On 06/10/15 12:36, Eva Schlauch wrote:
Thanks for the nice introduction to apache tika at the Budapest
apache:big_data conference!
Glad to see we've inspired you to join the community :)
I am considering to use apache tika together with apache oodt. Some of
the files that are generated here (in the mm-wave lab at MPIfR) are of
the touchstone file format, namely .s2p and similar. (I think the
general file would be .snp). I have almost no experience with writing
parsers, but as far as I see, I would need a new parser to be used from
within tika, is that right? Haven't seen any parser in a short web search,
but would be glad to be pointed to the right direction.
I'd suggest first starting with the "5 minute parser quickstart" guide -
http://tika.apache.org/1.10/parser_guide.html - though be aware that
it's only 5 minutes in the same way that a Jamie Oliver 30 minute meal
is 30 minutes, i.e. after practice and with the environment prepared!
How would I go about to get tika parse the metadata from the header?
Here is a link to the format description:
http://na.support.keysight.com/plts/help/WebHelp/FilePrint/SnP_File_Format.htm
It looks like the header should be fairly easy to spot. First thing to
do would be to create/get a small test file for each of the s#p files.

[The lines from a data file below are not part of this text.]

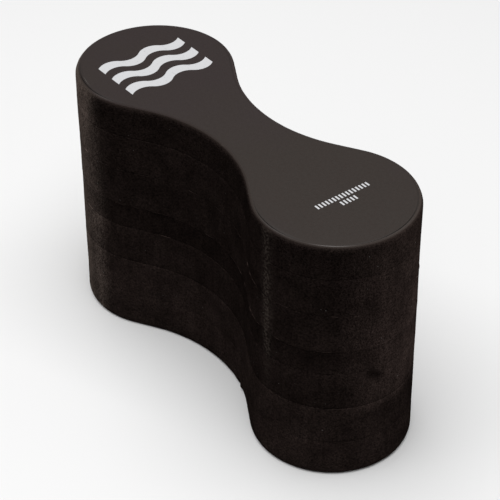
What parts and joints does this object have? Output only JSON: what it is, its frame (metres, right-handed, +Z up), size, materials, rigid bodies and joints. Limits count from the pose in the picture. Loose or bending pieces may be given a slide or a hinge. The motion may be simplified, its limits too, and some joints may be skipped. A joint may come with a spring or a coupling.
{
  "type": "pull buoy",
  "caption": "Figure-eight pull buoy of bonded black foam sheets, held between a swimmer's thighs to float the legs.",
  "frame": {"origin": "centre of the flat base face, on the surface that the buoy stands on", "axes": "+Z up through the stack of foam sheets, X along the figure eight from lobe to lobe with the wave print on the -X lobe, Y across the buoy"},
  "size_m": [0.235, 0.085, 0.146],
  "materials": {
    "black_eva_foam": "matte",
    "bond_adhesive": "satin",
    "white_ink": "matte"
  },
  "bodies": {
    "root": {"foam_sheet_1_base": "black_eva_foam", "foam_sheet_2": "black_eva_foam", "foam_sheet_3": "black_eva_foam", "foam_sheet_4_thin": "black_eva_foam", "foam_sheet_5": "black_eva_foam", "foam_sheet_6": "black_eva_foam", "foam_sheet_7_top": "black_eva_foam", "bond_film_1_2": "bond_adhesive", "bond_film_2_3": "bond_adhesive", "bond_film_3_4": "bond_adhesive", "bond_film_4_5": "bond_adhesive", "bond_film_5_6": "bond_adhesive", "bond_film_6_7": "bond_adhesive", "wave_print": "white_ink", "batch_ticks_print": "white_ink"}
  },
  "joints": []
}
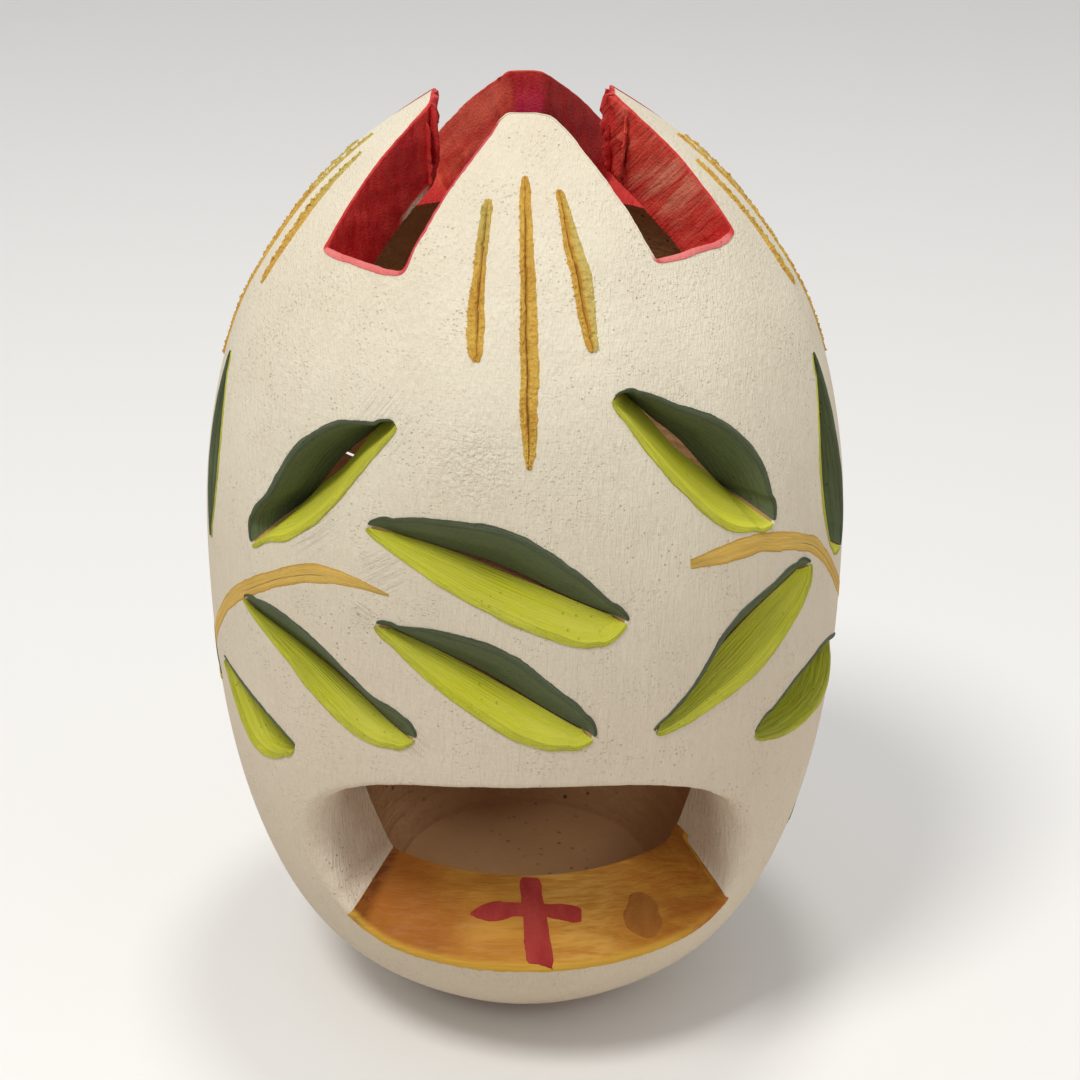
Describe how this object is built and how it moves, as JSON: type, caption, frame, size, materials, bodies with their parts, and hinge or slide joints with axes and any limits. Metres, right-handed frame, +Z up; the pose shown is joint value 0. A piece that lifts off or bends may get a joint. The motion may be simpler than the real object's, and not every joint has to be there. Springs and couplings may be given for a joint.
{
  "type": "candle lantern",
  "caption": "Hollow clay candle lantern shaped like a closed flower bud, with a wide front window, a petal crown and painted leaves carved through its wall.",
  "frame": {"origin": "centre of the foot, on the surface that the lantern stands on", "axes": "+Z up along the axis of the body, -Y out through the window, +X to the right as seen from the window side"},
  "size_m": [0.1, 0.1, 0.1485],
  "materials": {
    "bare_clay": "bare fired earthenware, brown-grey and matte, with faint throwing lines",
    "white_slip": "matte warm white slip, brushed on, with fine pits and scrape marks",
    "red_paint": "matte red paint, brushed thin so that coral shows on the edges",
    "dark_green_paint": "matte dark green paint",
    "lime_green_paint": "matte yellow-green paint",
    "ochre_paint": "matte ochre brush strokes",
    "amber_paint": "matte amber wash, browner at its ends",
    "cross_red_paint": "matte brick red brush strokes",
    "brown_paint": "matte brown-ochre daub"
  },
  "bodies": {
    "root": {"clay_body": "bare_clay", "white_slip": "white_slip", "window_slip": "white_slip", "crown_red_paint": "red_paint", "front_leaves_dark": "dark_green_paint", "front_leaves_lime": "lime_green_paint", "right_leaves_dark": "dark_green_paint", "right_leaves_lime": "lime_green_paint", "back_leaves_dark": "dark_green_paint", "back_leaves_lime": "lime_green_paint", "left_leaves_dark": "dark_green_paint", "left_leaves_lime": "lime_green_paint", "front_vein_paint": "ochre_paint", "right_vein_paint": "ochre_paint", "back_vein_paint": "ochre_paint", "left_vein_paint": "ochre_paint", "front_left_stem": "ochre_paint", "front_right_stem": "ochre_paint", "back_left_stem": "ochre_paint", "back_right_stem": "ochre_paint", "sill_paint": "amber_paint", "sill_cross": "cross_red_paint", "sill_daub": "brown_paint"}
  },
  "joints": []
}
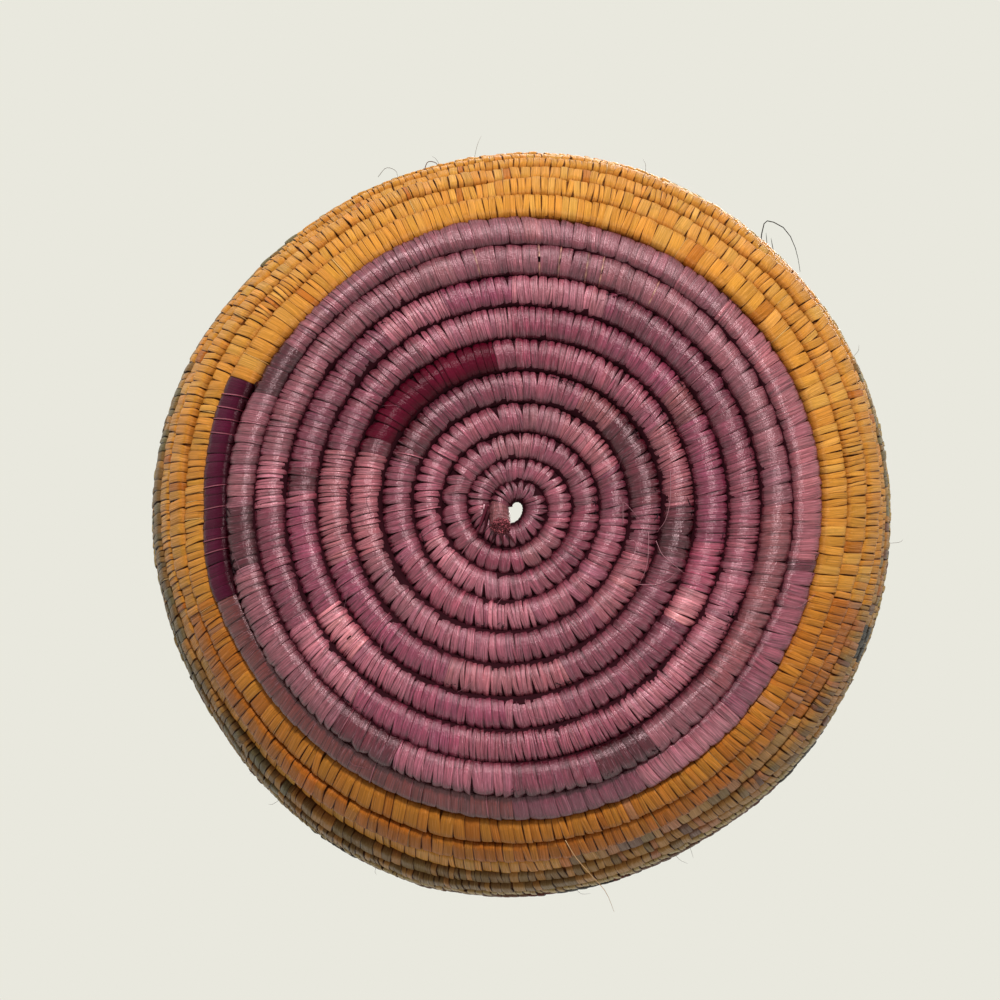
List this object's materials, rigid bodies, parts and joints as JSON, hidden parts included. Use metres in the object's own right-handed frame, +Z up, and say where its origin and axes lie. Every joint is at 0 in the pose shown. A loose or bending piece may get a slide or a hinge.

Open an enhancement in jira for mime detection, and attach those. Next,
follow the guide to add mime entries and mime magic for those, along
with writing a small detection test using those files. Attach all that
to the jira
With detection working, it's onto the parser. With a plain text based
format, it should be fairly easy. Looks from that page like using a
BufferedReader to read it line-by-line should work. Tokenize/split to
get the key, map that onto a suitable Tika metadata key, and save the
value (converting if needed). Looks like you might need to have two sets
of logic, one for s1p and one for s2p, as they look to have slightly
different headers, though I guess the data is the same?
Finally, for the values, probably outputting in a table would be the
least worst option
Depending on your preferences, you can use a github fork with a custom
branch, or reviewboard, or just patches in jira, to get feedback on your
work.
Oh, and if you're looking for some existing code to "crib" from, you
might be better looking at some of the non-scientific parsers. Quite a
few of the scientific parsers (though not all!) have been written by
other new community members, so may not always follow best-practice.
Don't get me wrong - they work, and it's awesome that we have them! They
just might not always be the best example to learn from.
We'll look forward to your patches soon :)
Thanks
Nick